Dead The number of dead DataNodes.
Decommission Live The number of decommissioning live DataNodes.
Decommission Dead The number of decommissioning dead DataNodes.
Decommission Decommissioning The number of decommissioning data DataNodes.
Stale The number of stale DataNodes.
Capacity Cache capacity in bytes.
Used Cache used in bytes.
Capacity Disk capacity in bytes.
DfsUsed Disk usage in bytes.
Cached The number of blocks cached.
Failed to cache The number of blocks that failed to cache.
Failed to uncache The number of blocks that failed to remove from cache.
Number of failed volumes The number of volume failures occurred.
Capacity in bytes – Remaining The remaining disk space left in bytes.
Blocks The number of blocks read from DataNode.
Removed The number of blocks removed.
Replicated The number of blocks replicated.
Verified The number of blocks verified.
Blocks The number of blocks written to DataNode.
Bytes The number of bytes read from DataNode.
Bytes The number of bytes written to DataNode.

ResourceManager metrics

Metric Description
Active Number of active NodeManagers.
Decommissioned Number of decommissioned NodeManagers.

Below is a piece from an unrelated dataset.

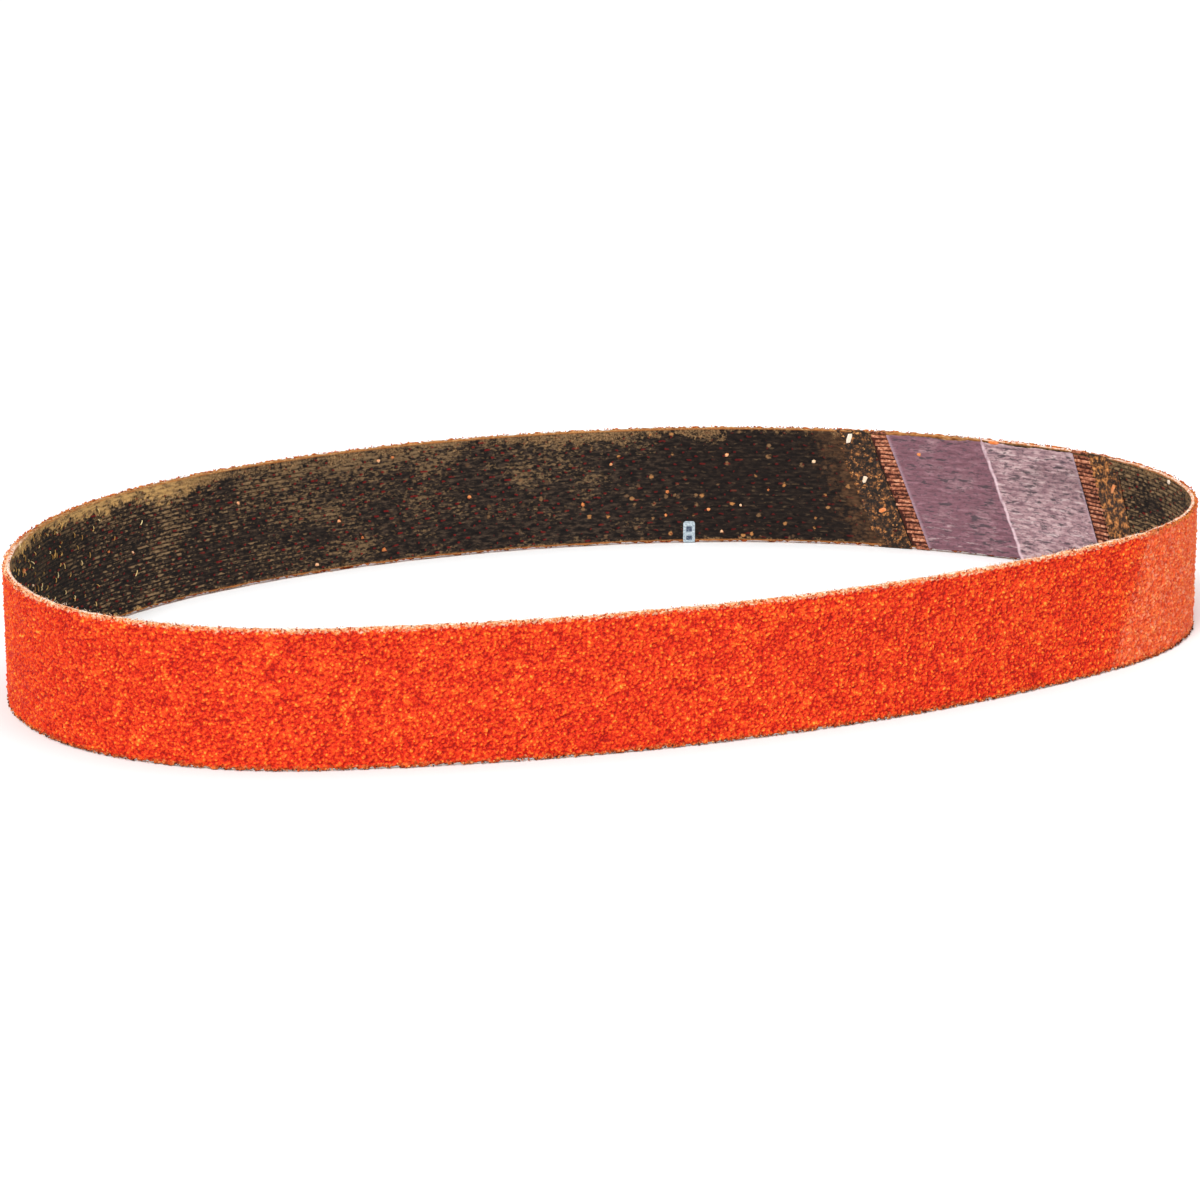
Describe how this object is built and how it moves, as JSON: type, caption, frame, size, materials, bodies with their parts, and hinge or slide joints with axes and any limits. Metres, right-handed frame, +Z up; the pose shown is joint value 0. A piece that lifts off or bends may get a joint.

Lost Number of lost NodeManagers – no heartbeats.
Rebooted Number of rebooted NodeManagers.
Unhealthy Number of unhealthy NodeManagers.
Allocated Number of allocated containers.
Allocated Allocated memory in bytes.
Allocated Number of allocated CPU in virtual cores.
Completed Number of successfully completed applications.
Failed Number of failed applications.
Killed Number of killed applications.
Pending Number of pending applications.
Running Number of running applications.
Submitted Number of submitted applications.
Available Amount of available memory in bytes.
Available Number of available CPU in virtual cores.
Pending Amount of pending memory resource requests in bytes that are not yet fulfilled by the scheduler.
Pending Pending CPU allocation requests in virtual cores that are not yet fulfilled by the scheduler.
Reserved Amount of reserved memory in bytes.
Reserved Number of reserved CPU in virtual cores.